23. Learned counsel for the applicant cited a number of cases in support of his contention that a 'serious' error of law was one 'apparent on the face of the record.' These were Theo Lararus v. P.M. De Souza & Co., A. I. R. (20) 1933 Rang. 85 : (146 I. C. 946), in which the error was found to be obvious and patent, Krishna v. Ganapaye Upadya, A. I. R. (2) 1915 Mad. 1068 : (28 I. C. 586), in which the previous order was held to be erroneous as being contrary to a binding ruling of the High Court, this merely giving a discretion to the Court to review that order, and Natesa Naicker v. Sambanda Chettiar, A. I. R. (28) 1941 Mad. 918: (2 M. L. J. 390), in which the Court was found to have gone wrong by not knowing the legal position established by a well known authority. I have already shown that, if the point now raised is at all settled, it is in the way contended for by the opposite party and not as suggested by the applicant. These rulings, therefore, will also have no application.

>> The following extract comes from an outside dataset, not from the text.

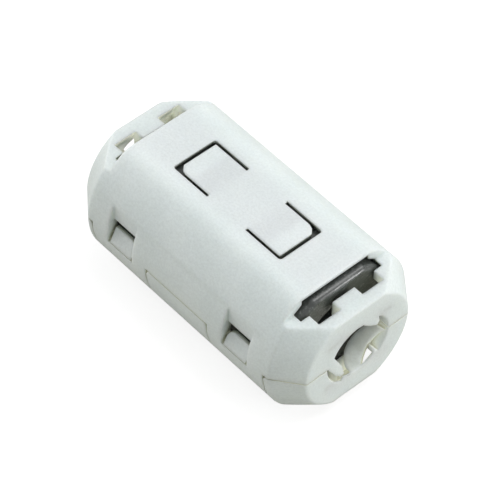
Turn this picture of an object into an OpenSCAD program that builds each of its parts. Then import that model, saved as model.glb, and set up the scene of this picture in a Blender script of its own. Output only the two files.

24. I may also note in passing that the present application was not sought to be covered by the words 'any other sufficient cause' in Order 47 (1) of the Code. Indeed, such a position could not be taken, as it is well, settled that these words are ejusdem generis, having reference to grounds analogous to those previously mentioned in the rule.

25. I, therefore, hold that, in the first place, the applicant is not entitled to raise any new point to obtain a review of my last order, in the second place, the order contains no error on any point at all, and thirdly, assuming it was erroneous, the error is not 'apparent on the face of the record' so as to justify an application under Order 47 (1) of the Code.

26. Learned counsel foe the opposite party contended that the present application having been made by one Mr. Coleston as an agent of the applicant and not by the latter, the application is not maintainable. This gentleman was allowed to engage counsel in the original case, and there is nothing in my order of 24th January 1949 suggesting any such objection to his right to represent the applicant at the stage when the revision was either filed or argued before me. I cannot, therefore, accept this contention which has reference, in fact, to a subsequent proceeding in the same case.

27. In the result, I dismiss this application with costs.